══ DATA EXCERPT

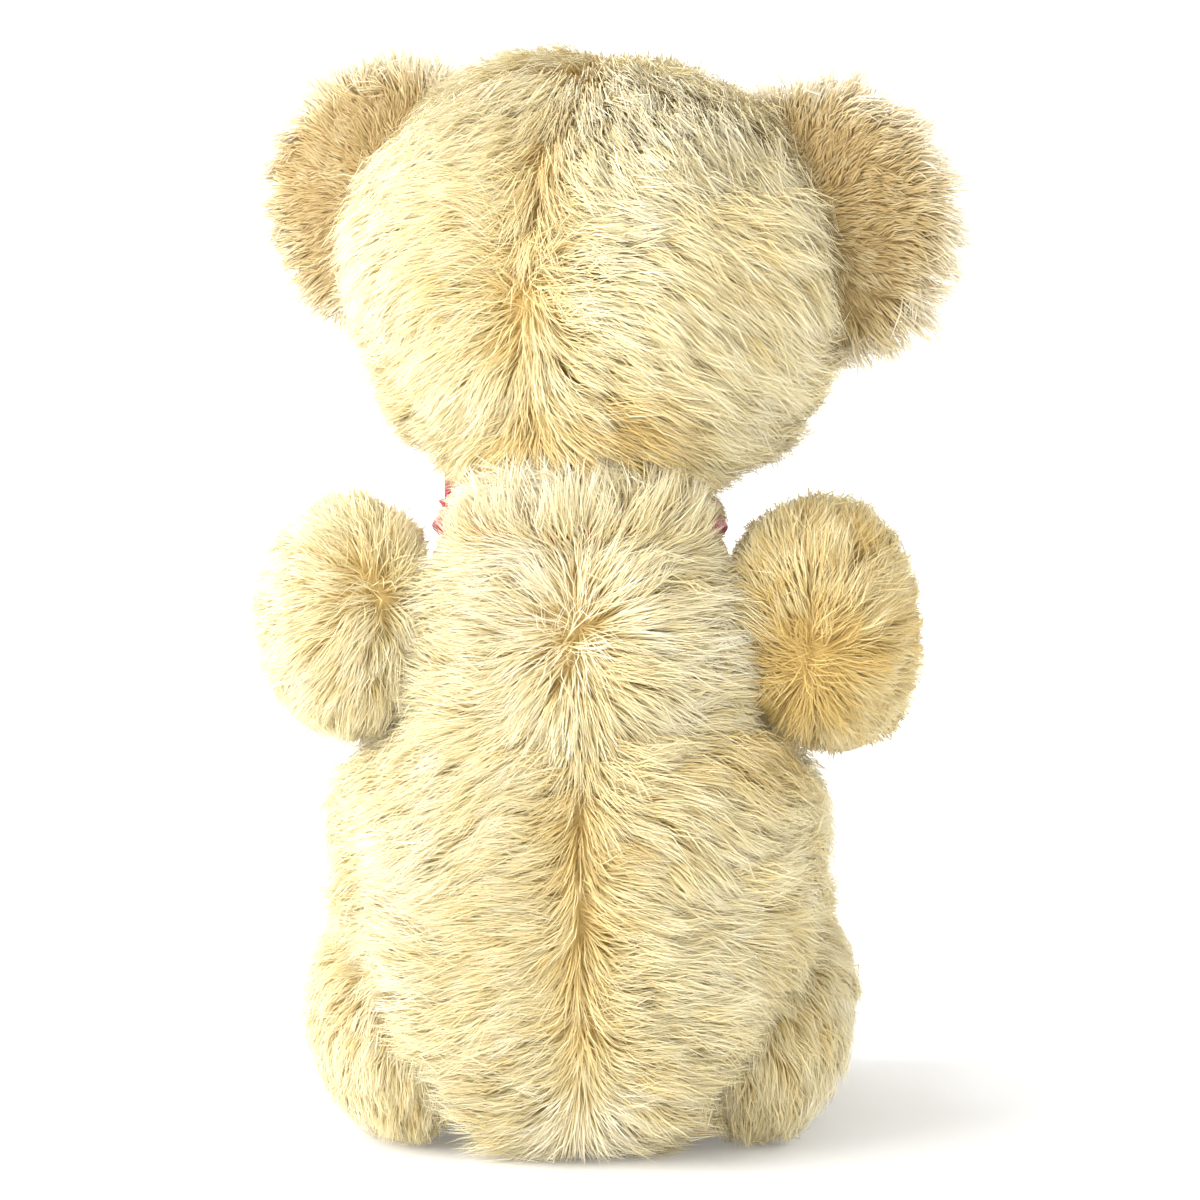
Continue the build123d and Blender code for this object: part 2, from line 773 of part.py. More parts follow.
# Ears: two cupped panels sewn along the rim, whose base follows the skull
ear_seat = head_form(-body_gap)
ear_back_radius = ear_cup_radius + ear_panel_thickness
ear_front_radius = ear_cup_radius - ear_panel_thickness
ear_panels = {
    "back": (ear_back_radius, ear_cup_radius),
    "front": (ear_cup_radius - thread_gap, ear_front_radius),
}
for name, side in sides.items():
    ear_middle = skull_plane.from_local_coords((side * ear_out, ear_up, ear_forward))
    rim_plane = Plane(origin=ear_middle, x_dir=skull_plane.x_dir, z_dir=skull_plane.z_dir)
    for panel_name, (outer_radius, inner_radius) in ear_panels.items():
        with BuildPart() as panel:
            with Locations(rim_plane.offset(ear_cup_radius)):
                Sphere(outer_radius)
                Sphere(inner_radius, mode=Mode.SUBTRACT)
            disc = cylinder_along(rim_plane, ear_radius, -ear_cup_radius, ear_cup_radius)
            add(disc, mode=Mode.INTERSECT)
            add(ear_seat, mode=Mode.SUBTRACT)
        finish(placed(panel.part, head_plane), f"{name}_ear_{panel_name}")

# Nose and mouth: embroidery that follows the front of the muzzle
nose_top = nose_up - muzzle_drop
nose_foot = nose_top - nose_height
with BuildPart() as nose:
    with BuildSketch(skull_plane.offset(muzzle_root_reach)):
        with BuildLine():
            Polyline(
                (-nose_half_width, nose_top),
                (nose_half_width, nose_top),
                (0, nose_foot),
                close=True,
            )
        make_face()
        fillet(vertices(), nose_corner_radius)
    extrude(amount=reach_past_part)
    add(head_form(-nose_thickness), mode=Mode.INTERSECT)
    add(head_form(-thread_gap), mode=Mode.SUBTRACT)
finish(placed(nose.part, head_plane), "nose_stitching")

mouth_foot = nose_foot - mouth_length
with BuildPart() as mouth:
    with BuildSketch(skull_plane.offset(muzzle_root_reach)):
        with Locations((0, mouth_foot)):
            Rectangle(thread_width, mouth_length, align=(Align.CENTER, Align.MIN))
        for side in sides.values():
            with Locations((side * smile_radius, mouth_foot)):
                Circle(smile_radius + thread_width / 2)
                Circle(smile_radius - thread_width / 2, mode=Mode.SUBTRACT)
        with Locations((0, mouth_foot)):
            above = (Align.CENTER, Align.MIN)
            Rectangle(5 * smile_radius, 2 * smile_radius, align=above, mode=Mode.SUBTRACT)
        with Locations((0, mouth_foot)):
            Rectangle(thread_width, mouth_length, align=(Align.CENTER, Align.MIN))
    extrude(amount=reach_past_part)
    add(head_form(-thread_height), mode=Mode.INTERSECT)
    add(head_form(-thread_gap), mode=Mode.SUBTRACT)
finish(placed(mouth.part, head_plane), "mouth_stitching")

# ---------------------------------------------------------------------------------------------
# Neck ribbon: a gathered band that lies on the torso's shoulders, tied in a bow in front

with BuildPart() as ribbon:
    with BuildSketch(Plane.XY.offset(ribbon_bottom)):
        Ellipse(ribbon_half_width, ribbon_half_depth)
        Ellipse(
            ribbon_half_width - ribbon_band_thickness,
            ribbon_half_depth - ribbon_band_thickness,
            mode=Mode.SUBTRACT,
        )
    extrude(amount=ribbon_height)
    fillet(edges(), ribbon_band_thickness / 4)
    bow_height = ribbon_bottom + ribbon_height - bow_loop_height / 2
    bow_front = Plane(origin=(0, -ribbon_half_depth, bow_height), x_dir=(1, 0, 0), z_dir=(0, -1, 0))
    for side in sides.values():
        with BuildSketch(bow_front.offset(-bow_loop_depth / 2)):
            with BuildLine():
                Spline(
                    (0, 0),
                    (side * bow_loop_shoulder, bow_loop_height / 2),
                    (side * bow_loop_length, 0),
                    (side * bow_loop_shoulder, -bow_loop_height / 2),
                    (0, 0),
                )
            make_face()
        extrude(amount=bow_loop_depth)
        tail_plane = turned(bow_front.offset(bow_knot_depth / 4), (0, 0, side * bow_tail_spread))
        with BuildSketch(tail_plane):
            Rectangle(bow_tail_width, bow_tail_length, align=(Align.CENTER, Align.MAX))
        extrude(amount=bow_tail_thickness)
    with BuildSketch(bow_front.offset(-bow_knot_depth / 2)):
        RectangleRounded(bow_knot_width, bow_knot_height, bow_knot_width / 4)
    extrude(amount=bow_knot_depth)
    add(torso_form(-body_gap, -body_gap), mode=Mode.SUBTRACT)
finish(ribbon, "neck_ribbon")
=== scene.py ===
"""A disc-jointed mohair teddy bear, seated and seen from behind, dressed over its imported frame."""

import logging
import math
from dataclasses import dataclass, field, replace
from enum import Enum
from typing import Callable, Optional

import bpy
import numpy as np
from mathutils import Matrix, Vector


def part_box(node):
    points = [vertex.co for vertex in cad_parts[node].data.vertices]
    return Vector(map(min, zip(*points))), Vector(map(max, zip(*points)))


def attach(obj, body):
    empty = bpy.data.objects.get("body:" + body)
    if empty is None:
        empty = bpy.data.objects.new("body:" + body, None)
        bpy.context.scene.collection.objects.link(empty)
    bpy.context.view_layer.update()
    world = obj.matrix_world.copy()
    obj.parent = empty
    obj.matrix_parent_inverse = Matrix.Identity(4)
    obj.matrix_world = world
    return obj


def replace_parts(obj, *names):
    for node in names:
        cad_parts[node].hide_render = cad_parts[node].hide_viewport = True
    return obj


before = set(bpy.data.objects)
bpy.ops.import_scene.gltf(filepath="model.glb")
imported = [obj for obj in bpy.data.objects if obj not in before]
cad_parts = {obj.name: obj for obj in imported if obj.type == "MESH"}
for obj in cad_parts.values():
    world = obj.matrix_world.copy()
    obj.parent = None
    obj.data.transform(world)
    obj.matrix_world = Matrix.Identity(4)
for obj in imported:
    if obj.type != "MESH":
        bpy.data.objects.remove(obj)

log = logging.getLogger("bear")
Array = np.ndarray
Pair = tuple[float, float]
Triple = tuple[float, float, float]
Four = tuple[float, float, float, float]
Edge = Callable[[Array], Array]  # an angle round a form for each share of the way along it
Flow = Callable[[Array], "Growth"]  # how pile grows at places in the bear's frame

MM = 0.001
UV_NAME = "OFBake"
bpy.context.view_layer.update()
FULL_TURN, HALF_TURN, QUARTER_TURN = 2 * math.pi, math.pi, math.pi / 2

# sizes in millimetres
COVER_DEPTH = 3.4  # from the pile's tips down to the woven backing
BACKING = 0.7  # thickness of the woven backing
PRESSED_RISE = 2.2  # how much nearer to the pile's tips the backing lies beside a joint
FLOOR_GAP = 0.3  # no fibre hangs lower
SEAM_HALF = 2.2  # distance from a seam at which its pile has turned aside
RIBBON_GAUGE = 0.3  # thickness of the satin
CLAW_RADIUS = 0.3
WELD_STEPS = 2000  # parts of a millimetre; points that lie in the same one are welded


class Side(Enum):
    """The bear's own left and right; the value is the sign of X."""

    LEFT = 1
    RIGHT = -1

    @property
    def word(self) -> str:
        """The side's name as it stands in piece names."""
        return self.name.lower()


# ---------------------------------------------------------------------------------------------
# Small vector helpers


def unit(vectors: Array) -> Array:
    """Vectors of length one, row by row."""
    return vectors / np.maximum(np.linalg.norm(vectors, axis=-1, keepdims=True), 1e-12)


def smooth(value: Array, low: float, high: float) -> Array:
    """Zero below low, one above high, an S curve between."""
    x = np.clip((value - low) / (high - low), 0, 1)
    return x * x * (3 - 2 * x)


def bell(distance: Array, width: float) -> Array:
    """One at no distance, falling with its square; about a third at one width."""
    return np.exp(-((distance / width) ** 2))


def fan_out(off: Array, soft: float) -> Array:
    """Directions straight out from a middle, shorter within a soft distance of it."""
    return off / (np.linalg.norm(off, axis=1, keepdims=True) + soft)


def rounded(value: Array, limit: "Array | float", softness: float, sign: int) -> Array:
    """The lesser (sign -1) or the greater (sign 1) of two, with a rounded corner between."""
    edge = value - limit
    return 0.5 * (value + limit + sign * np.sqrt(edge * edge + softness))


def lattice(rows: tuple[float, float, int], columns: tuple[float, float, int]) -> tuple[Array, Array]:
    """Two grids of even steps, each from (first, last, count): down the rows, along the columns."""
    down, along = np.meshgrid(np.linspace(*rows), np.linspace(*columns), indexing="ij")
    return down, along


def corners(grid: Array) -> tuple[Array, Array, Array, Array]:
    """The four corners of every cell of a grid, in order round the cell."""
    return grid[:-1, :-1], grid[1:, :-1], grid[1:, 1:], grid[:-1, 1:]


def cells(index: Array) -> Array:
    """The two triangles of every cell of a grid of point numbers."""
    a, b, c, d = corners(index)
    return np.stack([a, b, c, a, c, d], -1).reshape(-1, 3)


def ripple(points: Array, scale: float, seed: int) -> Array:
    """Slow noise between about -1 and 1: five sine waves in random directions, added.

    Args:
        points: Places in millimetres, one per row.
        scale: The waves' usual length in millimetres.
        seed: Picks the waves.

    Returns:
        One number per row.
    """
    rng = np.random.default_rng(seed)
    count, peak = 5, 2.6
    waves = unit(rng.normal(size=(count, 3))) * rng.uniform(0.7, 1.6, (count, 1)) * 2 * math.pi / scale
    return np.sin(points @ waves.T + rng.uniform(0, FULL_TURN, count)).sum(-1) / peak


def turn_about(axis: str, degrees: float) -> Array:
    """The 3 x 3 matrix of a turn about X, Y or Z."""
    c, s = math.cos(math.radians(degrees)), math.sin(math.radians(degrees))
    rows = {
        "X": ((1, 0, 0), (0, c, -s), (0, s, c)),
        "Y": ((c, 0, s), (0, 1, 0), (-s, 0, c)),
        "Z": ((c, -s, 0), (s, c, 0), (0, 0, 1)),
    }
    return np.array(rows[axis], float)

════

CHALLENGE: Each line from the line with "zip(*points))), Vector(map(max, zip(*points)))" to the line with "bpy.context.scene.collection.objects.link(empty)" is to be echoed exactly; both boundary lines are included, and nothing else is to be output.

RESULT:
    return Vector(map(min, zip(*points))), Vector(map(max, zip(*points)))


def attach(obj, body):
    empty = bpy.data.objects.get("body:" + body)
    if empty is None:
        empty = bpy.data.objects.new("body:" + body, None)
        bpy.context.scene.collection.objects.link(empty)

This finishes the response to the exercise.